What doesn’t are those few swift seconds when, briefly, he stared down world class and became world class himself.

The year was 1995, the place was Manchester College, and Strunk, a 118-pound sophomore wrestler, was paired against a Ukrainian who’d placed third in the world the year before.

Strunk trailed 6-3 in the last round, and the clock was draining fast. Less than a minute remained when the Ukrainian came at him in a rush – and Strunk saw his chance.

“I remember he was trying to go for a single (single-leg takedown), and I popped up and I hit him with a headlock, and that was it,” recalls Strunk, now an engineer with United Technologies in Huntington. “I pinned him.”

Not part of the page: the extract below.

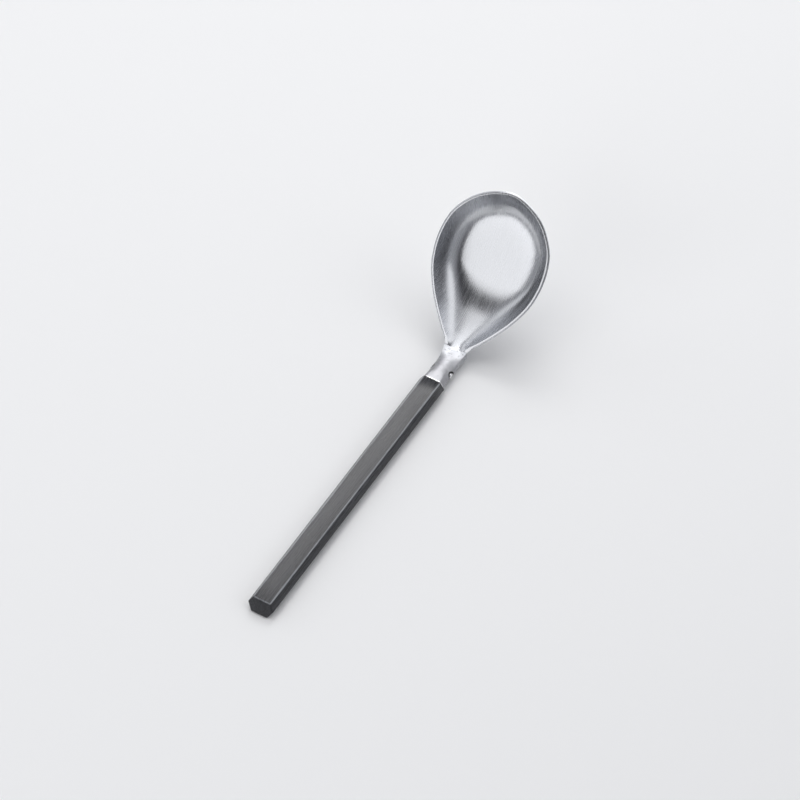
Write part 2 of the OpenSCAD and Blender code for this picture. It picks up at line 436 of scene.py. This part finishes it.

It was a memorable highlight of a memorable several days at Manchester, and not just for Charles Strunk. The visit of the University of Ukraine wrestling team – it spent three days on campus in early November – was both a unique sporting opportunity and a cultural exchange that meshed well with Manchester’s commitment to a deeper understanding of other cultures.

“I just remember thinking it was a really neat opportunity, and really to me kind of spoke to what’s possible at Manchester, to have this team from another country and another culture,” remembers MU wrestling coach Kevin Lake ’98, who was a freshman and Strunk’s training partner at the time.

“After the competition I remember interacting with them a little bit,” Lake recalls. “I think some of them spoke a little bit of English, and they understood some English, but not a lot. Still, it was very enlightening to see people from another culture, because I hadn’t even left the country let alone had those kind of interactions.”

The wrestling side was enlightening, too. The Ukrainians’ style, Lake remembers, was different than Manchester’s, more technical and fluid than the more physical style Manchester coach Tom Jarman taught.

“There was a real obvious contrast,” Lake says. “So it was kind of neat to kind of see that clash and see the difference.”

The Ukrainians, who wrestled several Big Ten schools on their Midwest tour, won every match but two that day at Manchester. Strunk and Manchester heavyweight Nick Primozic ’98 were the only Spartans to win their matches.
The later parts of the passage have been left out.